We were talking one day and somehow the story of my failed sales interview came up and she was somewhat amazed that I had gotten a second chance. It wasn’t necessarily completely unheard of, but early on the company was deluged with thousands of applicants and because of that a failed candidate was almost always relegated to the ‘come back in six months’ pile without so much as a second glance.
So why did I get a second chance?
—–
I’ve asked myself some variant of question so many times over the past decade and a half.
Why did they contact me back?
Who made that decision?
Why did they make that decision?
And why do so after a couple of weeks?
During that time most non-hired files would have been relegated to a filing box somewhere rather promptly I assume.
But either mine was not or even stranger, it was resuscitated and given a second chance.
It made even less sense as I ultimately became deeply enmeshed in the hiring process myself and learned the inner workings of bringing an applicant from A to Z.
So why?
—–
Ultimately it wouldn’t have mattered much had I not gotten the job, but I did get the job and then was able to build a long and fruitful career out of the opportunity.
I progressed into management and spent the majority of my career hiring folks into a variety of roles including hundreds of folks into front-line sales and customer service positions. The very job I had failed to land and the one that I ultimately did.
I worked with scores of agents, coordinated numerous training classes and mentored countless management aspirants.
Point being, is that over the course of that career, a lot of things happened; many of them quite good and memorable.

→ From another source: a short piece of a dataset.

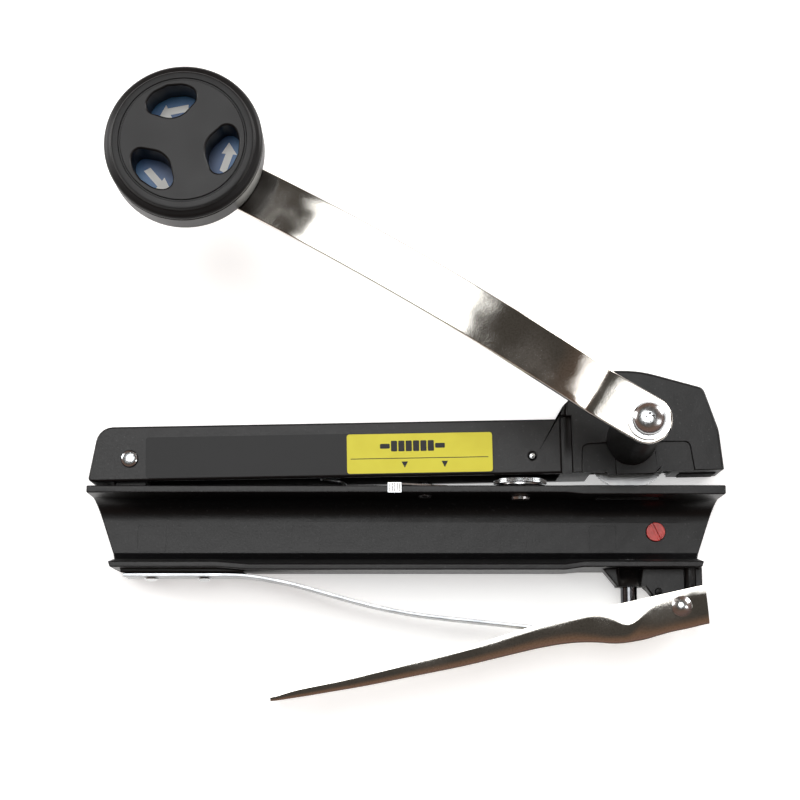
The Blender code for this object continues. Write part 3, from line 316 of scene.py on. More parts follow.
def film(name, colour, cloudier):
    """Printed film: an even colour with a clear glossy face, which ripples a little over the casting."""
    made, tree, shader = new_material(name, Roughness=0.34, Specular_IOR_Level=0.2)
    coords = add_node(tree, "ShaderNodeTexCoord").outputs["Object"]
    cloud = add_node(tree, "ShaderNodeTexNoise", {"Vector": coords, "Scale": 1 / 0.012, "Detail": 2.0})
    tone = add_node(tree, "ShaderNodeValToRGB", {"Fac": cloud.outputs["Fac"]})
    set_ramp(tone, [(0.3, srgb(cloudier)), (0.7, srgb(colour))])
    tree.links.new(tone.outputs["Color"], shader.inputs["Base Color"])
    ripple = add_node(tree, "ShaderNodeTexNoise", {"Vector": coords, "Scale": 1 / 0.006, "Detail": 1.0})
    bump = add_node(
        tree, "ShaderNodeBump", {"Height": ripple.outputs["Fac"], "Strength": 0.2, "Distance": 0.0002}
    )
    tree.links.new(bump.outputs["Normal"], shader.inputs["Normal"])
    return made


black_film = film("black_printed_film", "#09090b", "#070708")
yellow_film = film("yellow_printed_film", "#dfd83c", "#d8cf34")
white_ink = film("white_screen_ink", "#f2f2ee", "#e6e6e2")

LABEL_FACE = 0.0292
label_low, label_high = Vector((-0.106, 0.0196, 0)), Vector((0.0356, 0.0364, 0))
SPLIT = -0.0240


def flat_shape(corners, level, thickness, corner_radius=0.0, segments=5):
    """A thin flat piece with these corners, its top at the level."""
    bm = bmesh.new()
    face = bm.faces.new([bm.verts.new((x, y, level - thickness)) for x, y in corners])
    if corner_radius:
        bmesh.ops.bevel(
            bm,
            geom=bm.verts[:],
            offset=corner_radius,
            affect="VERTICES",
            segments=segments,
            profile=0.5,
            material=-1,
        )
        face = bm.faces[:][0]
    grown = bmesh.ops.extrude_face_region(bm, geom=[face])["geom"]
    top = [item for item in grown if isinstance(item, bmesh.types.BMVert)]
    bmesh.ops.translate(bm, vec=(0, 0, thickness), verts=top)
    bmesh.ops.recalc_face_normals(bm, faces=bm.faces)
    return bm


def rectangle(x0, y0, x1, y1):
    return [(x0, y0), (x1, y0), (x1, y1), (x0, y1)]


def on_label(name, bm, finish, nodes=()):
    bm.transform(ARM_REST)
    return finish_piece(name, bm, finish, "saw_arm", nodes)


bm = flat_shape(rectangle(label_low.x, label_low.y, label_high.x, label_high.y), LABEL_FACE, 0.0004, 0.0012)
on_label("label_film", bm, black_film, ["instruction_label"])
INK = 3e-5
panel = rectangle(SPLIT, label_low.y + 0.0003, label_high.x - 0.0003, label_high.y - 0.0003)
bm = flat_shape(panel, LABEL_FACE + INK, INK, 0.0011)
on_label("label_yellow_panel", bm, yellow_film)
print_level = LABEL_FACE + 2 * INK
rule = label_low.y + 0.0062
bm = flat_shape(rectangle(SPLIT + 0.0015, rule, label_high.x - 0.002, rule + 0.0003), print_level, INK)
on_label("label_rule", bm, black_film)
for number, x in enumerate((-0.0005, 0.0158), 1):
    points = [(x - 0.0013, rule - 0.0012), (x, rule - 0.0038), (x + 0.0013, rule - 0.0012)]
    bm = flat_shape(points, print_level, INK)
    on_label(f"label_size_mark_{number}", bm, black_film)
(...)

And none of that would have happened in the same way in which it did, had someone at sometime not the made the decision to give me a call back.
Maybe things would have been better for the individuals involved and thus, for the company or maybe they wouldn’t have turned out as well; but there is no way that they would have been the same.
——
One of the things that personally fascinates me, especially recently is the butterfly effect.

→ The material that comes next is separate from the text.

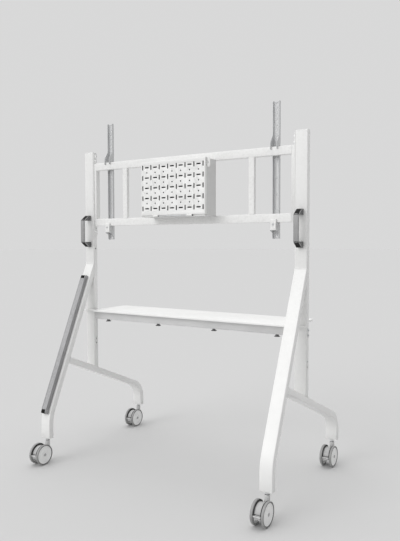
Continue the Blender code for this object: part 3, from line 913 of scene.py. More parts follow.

Complex dynamical systems exhibit unpredictable behaviors such that small variances in the initial conditions could have profound and widely divergent effects on the system’s outcomes. Because of the sensitivity of these systems, outcomes are unpredictable. This idea became the basis for a branch of mathematics known as chaos theory, which has been applied in countless scenarios since its introduction.
Innumerable things happen in your life as a result of decisions, that if noticed at the time at all, are seen as very minor and hardly given a second thought.
But shine the light of retrospect on them many years later and they explode into a supernova of consequence.
In the end, I guess that’s what GEICO means to me.
There’s no doubt that my life would have turned out very differently had I not chosen to take up a second chance offer for which I owe eternal gratitude.
Who knows if life would have been ‘worse’, but somehow I doubt it could have been much better.
It wasn’t Shangri-La, nor was it always Nirvana-like.
It was a great job for a great company that always asked for a lot while giving much in return. It challenged me, rewarded me, gave me invaluable business and life experience in a myriad of ways and ultimately provided me the opportunity to step away at a rather young age in pursuit of other passions.
Which is an opportunity very rarely provided in today’s workplace.
I’m very glad to have worked with the people that I did. They made me laugh, made me smile, made me beam with pride in their successes, and made me work even harder when they failed.
I watched people find partners, get married, have kids, buy their first house and check off so many of the other life items that are all but impossible to do without the safety and security of a career with a good company.
They made my life greater in so many ways and hopefully I returned at least a scintilla of that in kind.
We had an awful lot of fun over the course of the last 15 years and I’m very grateful to have been a part of it.
And though I’m doing the right thing for myself at this time and place in my life, I’m still wistful to be leaving it.
And yet I must.
So thank you to all, and to all, a good night.